Весной 1888 года — в этот год Матильда, первенец моего брата Зигмунда, произнесла первое слово — перелетные птицы не вернулись в Вену. В городе произошло много событий — недавно был открыт Музей истории искусств, и толпа народу торопилась увидеть произведения Вермера, Рембрандта, Брейгеля; помпезно прошло открытие Бургтеатра, над оформлением которого трудился Густав Климт; император Франц Иосиф упал с лошади и сломал ногу, а его супруга открыла сумасшедший дом, который нарекла не «сумасшедшим домом», а «психиатрической клиникой» под странным названием Гнездо, и в обществе часто повторяли ее слова, сказанные на открытии Гнезда: «Сумасшествие более реально, чем жизнь». В этот год, как и в другие года, говорили все обо всем; но больше всего говорили о перелетных птицах, которые не вернулись в Вену.
В тот год, когда перелетные птицы не вернулись в Вену, умерла Сара. Хотя она всегда была больна, все же ее кончина наступила внезапно. Последние недели ее жизни мы наблюдали, как она угасает, и тем не менее верили, что неизбежное пройдет стороной. Все, кроме нее, хотя она этого никогда не говорила. Я узнавала о ее мыслях о смерти по той заботе, с которой люди, наблюдая, как приближается их конец, относятся к тем, кто останется после них. Я уже не помню, в каких именно ее словах я видела ненавязчивую заботу обо мне, о том, что ожидает меня в будущем, но помню, что при всякой подобной встрече она говорила о Кларе:
— Прошу тебя, не забывай Клару. И помоги ей, если сможешь.
И после каждой встречи с Сарой я подумывала зайти к Кларе, но вместо этого возвращалась домой.
Когда Зигмунд приходил к нам, когда мы ходили к нему на воскресные обеды, я умалчивала о болезни Сары до того дня, когда стало ясно, что ее скоро не будет с нами. Узнав об этом, Зигмунд захотел навестить ее вместе со мной. Они не виделись несколько лет, и сейчас, когда он приблизился к ее постели, на которой она лежала, накрыв руками книгу на груди, мне показалось, будто я увидела то, что видела во время их первой встречи, то, что наблюдала и во время всех последующих встреч, — эту преувеличенную сдержанность, это кроткое волнение, это ожидание. Я снова была здесь, рядом с ними (они никогда не оставались наедине, я была постоянным свидетелем трепета в их словах и упорства в замалчивании некоторых вещей), но сейчас, когда брат сел у постели Сары, я опустила глаза и просто слушала. Слушала, но не слышала ничего, кроме усталого рокота звуков, а смысла слов, в которые объединялись эти звуки, будто не понимала. И потом, когда брат встал, я снова посмотрела на них. Сара приподняла руки, лежащие у нее на груди, взяла книгу и подала ее брату.

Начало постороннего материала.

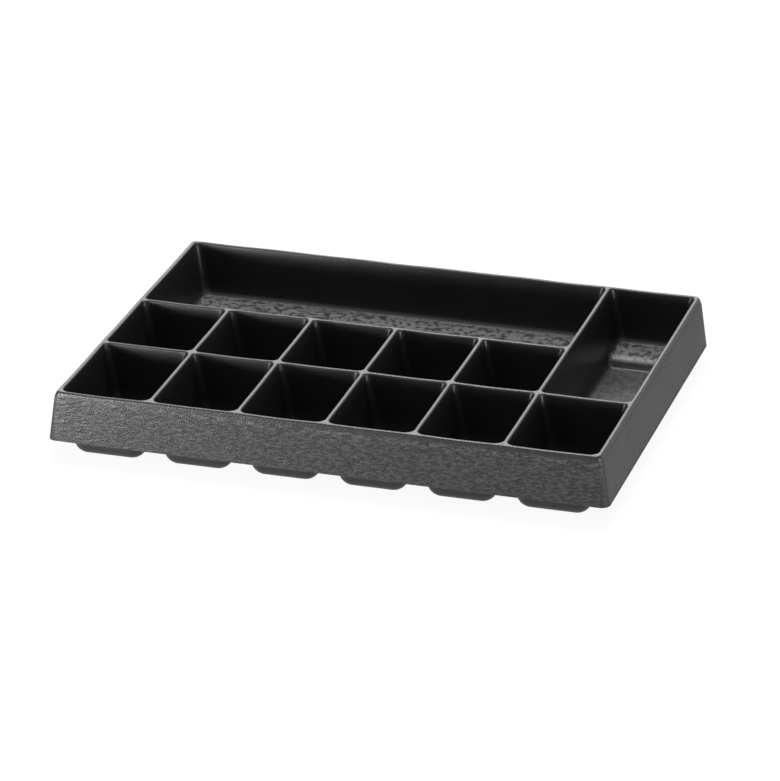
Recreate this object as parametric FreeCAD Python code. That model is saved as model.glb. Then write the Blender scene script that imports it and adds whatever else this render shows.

— Эту книгу ты принес мне в день нашей прогулки по парку. С тех пор мы не виделись, а я забыла отдать ее Адольфине, чтобы она вернула ее тебе.
Мой брат взял книгу; эту книгу со стихотворениями Мицкевича он подарил Саре, а теперь она ее возвращала, будто он приносил ее только на время. Вся неприязнь к этой мысли выразилась в его сгорбившемся теле. Ему была неприятна эта мысль — тело его сгорбилось, пока он стоял и смотрел на книгу, голос срывался, пока он произносил заурядный и ненужный вопрос:
— Может, какие-то стихи понравились тебе особенно?